The Assumption of the Virgin

Attributed to: Attributed to Paolo Veronese (Italian, 1528-1588)

Date: c. 1548
Medium: Oil on canvas
Dimensions:
Oval: 31 1/8 x 22 in. (79 x 55.9 cm)
Framed: 37 3/4 × 28 15/16 in. (95.9 × 73.5 cm)
Credit Line: Gift of the Samuel H. Kress Foundation
Object number: 1973.38
Classification(s):
Western
Classification(s):
European
Label Text
Paolo Veronese’s painting places the Virgin Mary in close proximity to her faithful instead of accompanied by angels, as in Bernardino Fungai’s version of the scene in Madonna in a Mandorla Surrounded by Angels (Accession no. 1994.1). The absence of gilding and other decorative elements in Veronese’s painting also reflect the Council of Trent’s decree that art should inspire salutary devotion and not object veneration.

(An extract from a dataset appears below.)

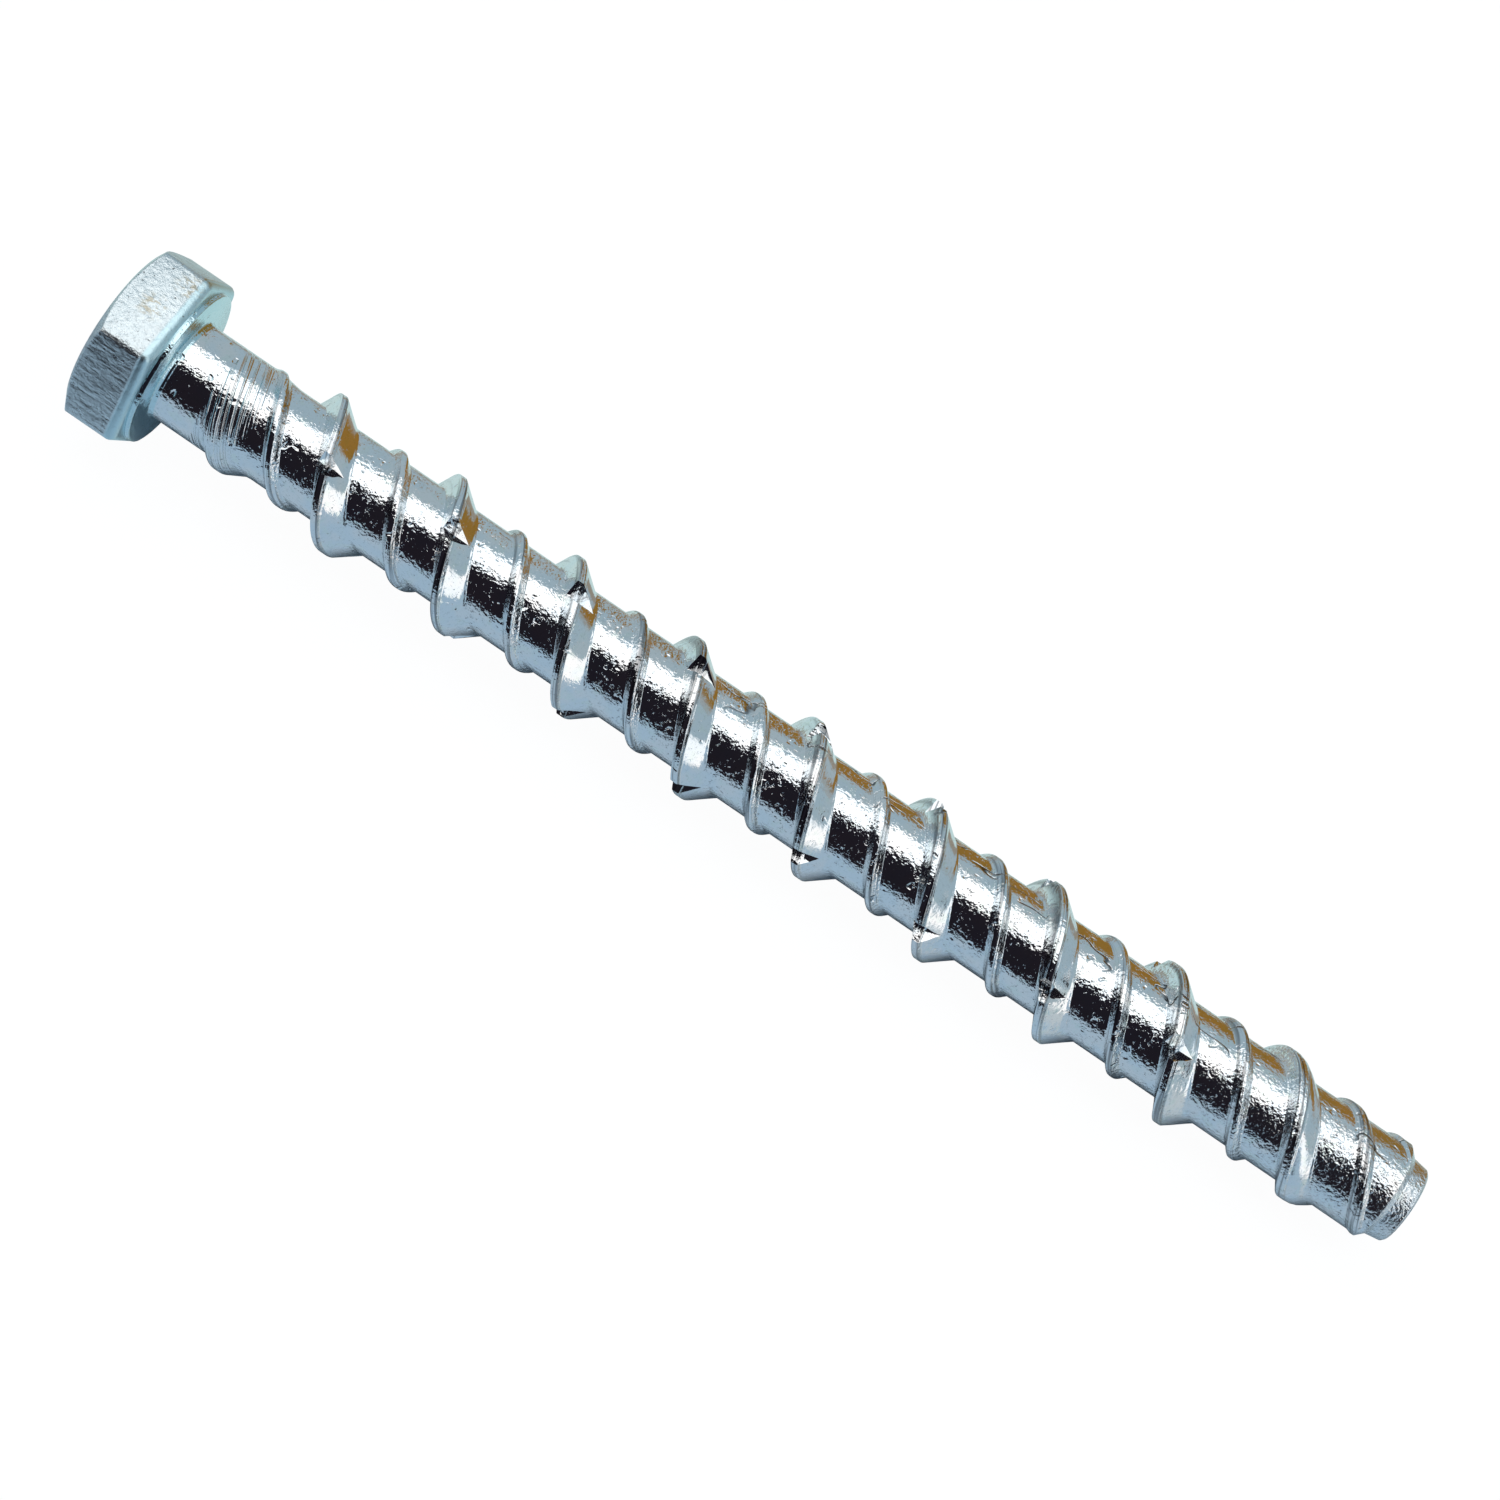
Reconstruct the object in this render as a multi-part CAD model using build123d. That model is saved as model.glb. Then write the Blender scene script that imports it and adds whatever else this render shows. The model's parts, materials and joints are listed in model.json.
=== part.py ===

Despite the fact that the Virgin floats in the sky without the support of wings, the length of animated fabric stretched out from behind her shoulders alludes to flight. Posed in prayer as an example of conduct to the viewers below to cultivate their own piety, Veronese’s Madonna addresses the viewers as a figure of human virtue and not of divinity.